Isn't there a cottage industry driving this policy?

Curly K said...

Omani, don't know about a cottage industry but Mr. O'Cuiv and his fellow bigots certainly don't think much about those whose native language is English (majority of people in the bloody country!)

Anonymous said...

I'm a bit late to this post... but I don't get what the big deal is about. Most people who complain seem to do so for, am, er, I'm not sure... Is it that transition from Dingle to An Daingean is just too taxing for their brains?

What is disappointing to read is that everybody seems to be concerned about themselves and how this impacts them today. I wish that people would take a longer term view of this. English was forced on the population of Ireland and we have 2 choices (1) accept it or (2) begin the first steps of reclaiming our language and heritage. It may take a 100 years but we have to begin somewhere. The Israelis did it wtih Hebrew and we should have the confidence to do it with our own language. So, think of your children and your grand-children... I would prefer that they inherit a country confident in its own language and heritage rather than living in the shadow of other English speaking countries.

The Gombeen Man said...

In case you hadn't realised (last anonymous poster), this is the 21st century.

I am Irish, but don't feel any need to genuflect before your linguistic orthodoxy.
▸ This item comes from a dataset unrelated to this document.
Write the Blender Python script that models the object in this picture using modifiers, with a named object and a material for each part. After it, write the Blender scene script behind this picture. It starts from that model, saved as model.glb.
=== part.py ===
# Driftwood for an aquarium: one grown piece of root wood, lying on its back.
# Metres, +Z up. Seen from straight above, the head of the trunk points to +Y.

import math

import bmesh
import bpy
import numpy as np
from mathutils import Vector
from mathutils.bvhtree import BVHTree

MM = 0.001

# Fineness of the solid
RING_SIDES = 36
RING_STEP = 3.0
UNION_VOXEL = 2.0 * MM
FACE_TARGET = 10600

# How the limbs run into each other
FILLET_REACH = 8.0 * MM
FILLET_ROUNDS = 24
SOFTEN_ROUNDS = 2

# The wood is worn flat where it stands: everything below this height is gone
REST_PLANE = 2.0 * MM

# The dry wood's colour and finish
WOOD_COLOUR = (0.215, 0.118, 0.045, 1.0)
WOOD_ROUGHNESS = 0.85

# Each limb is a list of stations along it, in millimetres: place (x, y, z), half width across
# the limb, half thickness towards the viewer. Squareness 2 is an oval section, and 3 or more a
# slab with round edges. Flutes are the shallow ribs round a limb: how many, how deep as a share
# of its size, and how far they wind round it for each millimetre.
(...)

The Irish a a mix of Celts, Norse, Normans, Anglo-Saxons, and God knows what else.

English or Hiberno-English is my language of the vast majority of Irish. Hiberno-Norse was widely spoken in Dublin... should that be revived too?

The Gaelic revival came about as a 'cultural' lever for the emerging Irish ruling class to use as an argument for independence in the early part of the last century. Despite 80-odd years of compulsion it is less widely spoken than it was in the 1920s. In fact, it is more an industry than an actual language, kept going by small minded bigots like O'Cuiv and you - reactionaries who want to 'return' to an idealised, mythical view of Irishness. I'm an English speaker, an internationalist and proud.

Keep up the good work Curly K!

For more on O'Cuiv and CSO figures of Irish speakers see here -


Fionnán said...

In fairness, the fact that you consistently cannot spell Ó Cuív doesn't exactly inspire confidence in your ability to grasp less basic aspects of this.

Dave in Cork said...

Just spent two very pleasant days in Dingle and spoke with many local people, some of whom are traders. I heard that the placenames order had been lifted, but I don't know if that is true. Does anybody else know if it is? If it is, then the local authority should get its act together and re-paint the name Dingle on the sign posts. I learned that non-Irish speaking tourists just do not get the An Daingean thing. Even if the place name as Gaeilge started with the letter D, they would have some chance. One trader commented to me that the obliteration of the word Dingle from sign posts was the most efficient thing she had seen done in Co. Kerry, as it started within hours of the order being announced. Not so with the re-painting of the signs. One guy doing table service in a restaurant spoke with an American tourist this week. The tourist said that he liked the town, but wanted to drive on to Dingle now!

The Gombeen Man said...

Fionnán said...

In fairness, the fact that you consistently cannot spell Ó Cuív doesn't exactly inspire confidence in your ability to grasp less basic aspects of this.

The fact that I did not insert your precious fadas in O'Cuivs name does not invalidate my points - no more than leaving out an umlaut in German would detract from the thrust of an argument.

But that's exactly the sort of small-minded, petty, stupid comment I'd expect from someone like you.